Anyone interested, there is a new 921 for sale on Ebay for $1699 plus $105 shipping and handling from a retailer. So you wonder why you can't buy one for list from your retailer? Ah, capitalism, you gotta love it!


----------



## BobMurdoch (Apr 24, 2002)

Economics 101.

When Supply falls, Demand increases. And when Demand increases in an environment with limited Supply, prices often rise as well........


----------



## amit5roy5 (Mar 4, 2004)

Doesn't the site www.dishnetwork.com sell it for 1000 dollars?


----------



## Slordak (Dec 17, 2003)

Not at the moment. You cannot buy a 921 directly from Dish Network at the current point in time. Instead, you have to purchase it through one of their retailers, and hence the gouging which can occur.


----------



## JohnMI (Apr 2, 2002)

And, even if Dish did allow you to order them directly right now, they'd still be going for a premium since they aren't actually shipping anywhere. I won't be overly surprised if they actually get that kind of cash for a 921 right now. Some people just want one and don't really have concerns about cost. (Note: I'm not one of those people -- I want one, but I do have concerns about cost!) 

- John...


----------



## Stosh (Dec 16, 2003)

jgoggan said:


> I want one, but I do have concerns about cost!)

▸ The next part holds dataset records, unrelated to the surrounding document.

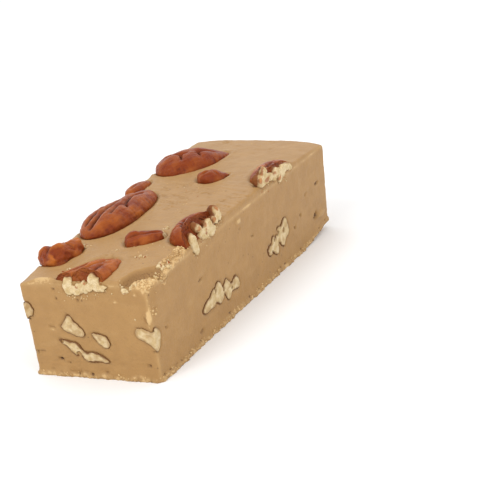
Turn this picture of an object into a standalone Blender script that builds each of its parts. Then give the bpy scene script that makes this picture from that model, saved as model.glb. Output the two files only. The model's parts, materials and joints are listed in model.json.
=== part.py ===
"""A knife-cut slice of pecan fudge, with pecan halves pressed into its top and pecan pieces set through it.

The slice lies flat. X runs across it, Y along it from the front end to the back end, and Z up from the
face it rests on. Sizes below are in millimetres, and MM turns them into metres.
"""

import math
from dataclasses import dataclass

import bmesh
import bpy
from mathutils import Matrix, Vector

MM = 0.001

# The slice. A knife leaves no two corners alike: each wall leans a little, and the back end is wider.
LENGTH = 104.7
HEIGHT = 25.5
HALF_WIDTHS = {  # from the middle plane out to the wall: (at the base, at the top)
    ("left", "front"): (18.8, 19.8),
    ("right", "front"): (16.3, 16.8),
    ("left", "back"): (19.9, 20.7),
    ("right", "back"): (19.6, 21.1),
}
CORNER_HEIGHTS = {
    ("left", "front"): 24.6,
    ("right", "front"): 25.4,
    ("left", "back"): 26.6,
    ("right", "back"): 25.9,
}
SIDE_SWELL = {"left": 1.0, "right": 2.2}  # how far the top's long edges bow up above their corners
END_SWELL = 1.2  # how far its short edges do
EDGE_ROUND = 1.0
FOOT_SPREAD = 0.8  # how far the base spreads where the slab stood on its tray
FOOT_HEIGHT = 4.0
CRUSHED_CORNER = (16.8, -LENGTH / 2)  # the front right corner of the top, broken by the knife
CRUSH_REACH = 7.0
CRUSH_DEPTH = 1.3
WORN_REACH = 28.0  # the base is worn away towards its back right corner
WORN_HEIGHT = 2.3
GRID_STEP = 5.4  # spacing of the slice's own vertices

GAP = 0.3  # between a nut and the fudge that it is set in
HEADROOM = 12.0  # how far above the top the knife's planes trim the nuts that it cut
FURROW_WIDTH = 0.16  # as a share of a pecan's half width
FURROW_DEPTH = 0.32  # as a share of its height
RIPPLE = 0.07  # how far the back rises and falls along its length, as a share of its height
KERNEL_POINTS = 28
TIP_CURVE = 2.4  # how roundly a whole half comes to its pointed ends
SQUARE_CURVE = 7  # how squarely a broken piece ends
TAPER = 0.12  # how much narrower than its middle the back end is, and how much wider the front end

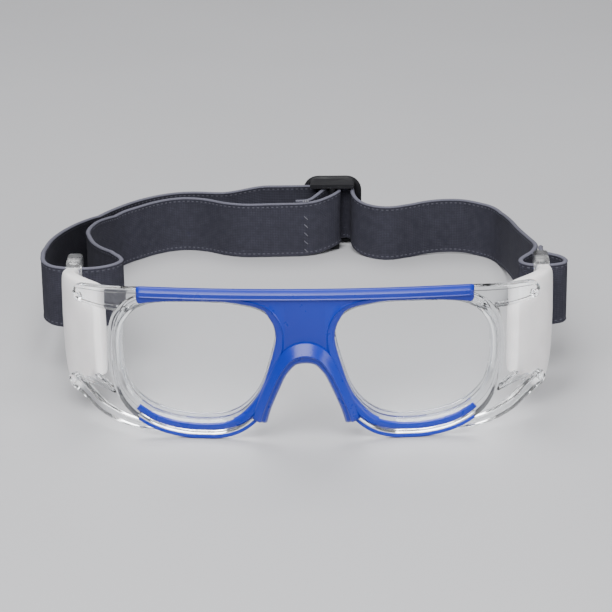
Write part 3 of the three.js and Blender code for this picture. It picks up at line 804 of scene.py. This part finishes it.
def buckle():
    """Three bars in one moulding: a rounded frame behind the strap and the centre bar in front of it."""
    middle_z = BUCKLE_HEIGHT / 2
    half = BUCKLE_THICKNESS / 2
    window = (BUCKLE_WIDTH - 2 * BUCKLE_BAR, STRAP_WIDTH + 1)
    rounding = [(-half, 0.7), (-half + 0.25, 0.22), (-half + 0.7, 0), (half - 0.7, 0),
                (half - 0.25, 0.22), (half, 0.7)]
    rings = []
    for y, inset in rounding:
        rings.append([(BUCKLE_X + a, BUCKLE_Y + y, middle_z + up)
                      for a, up in buckle_ring(BUCKLE_WIDTH, BUCKLE_HEIGHT, BUCKLE_CORNER, inset)])
    for y, inset in reversed(rounding):
        rings.append([(BUCKLE_X + a, BUCKLE_Y + y, middle_z + up)
                      for a, up in buckle_ring(*window, 1.5, -inset * 0.8)])
    body = loft("slide_buckle", rings, closed=True)
    cheek_height = (BUCKLE_HEIGHT - STRAP_WIDTH - 1) / 2
    others = []
    top_cheek = BUCKLE_HEIGHT - cheek_height
    cheeks = [
        (0.2, cheek_height, LOWER_CHEEK_HALF),
        (top_cheek, BUCKLE_HEIGHT - 0.6, BUCKLE_WIDTH / 2 - 2.6),
    ]
    for low, high, wide in cheeks:
        shape = rounded_section(wide, (high - low) / 2, 0.5)
        ends = (CENTRE_BAR_Y - CENTRE_BAR_RADIUS, BUCKLE_Y)
        others.append(loft("cheek", [[(BUCKLE_X + a, y, (low + high) / 2 + up) for a, up in shape]
                                     for y in ends]))
    around = 24
    others.append(loft("bar", [
        [(BUCKLE_X + CENTRE_BAR_RADIUS * math.cos(2 * math.pi * k / around),
          CENTRE_BAR_Y + CENTRE_BAR_RADIUS * math.sin(2 * math.pi * k / around), z)
         for k in range(around)] for z in (1, BUCKLE_HEIGHT - 1)
    ]))
    combine(body, others, "UNION")
    shade(body, 35)
    return body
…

Me too; I also want one, and am concerned about price. But I'm also concerned about quality. There is a reason they are in short supply right now, and I'm certainly not going to pay a premium price for a inferior product (what's that saying about a fool and his money?). As much as it hurts, I'll wait until they get most of the bugs worked out and they are selling at MSRP or below.


----------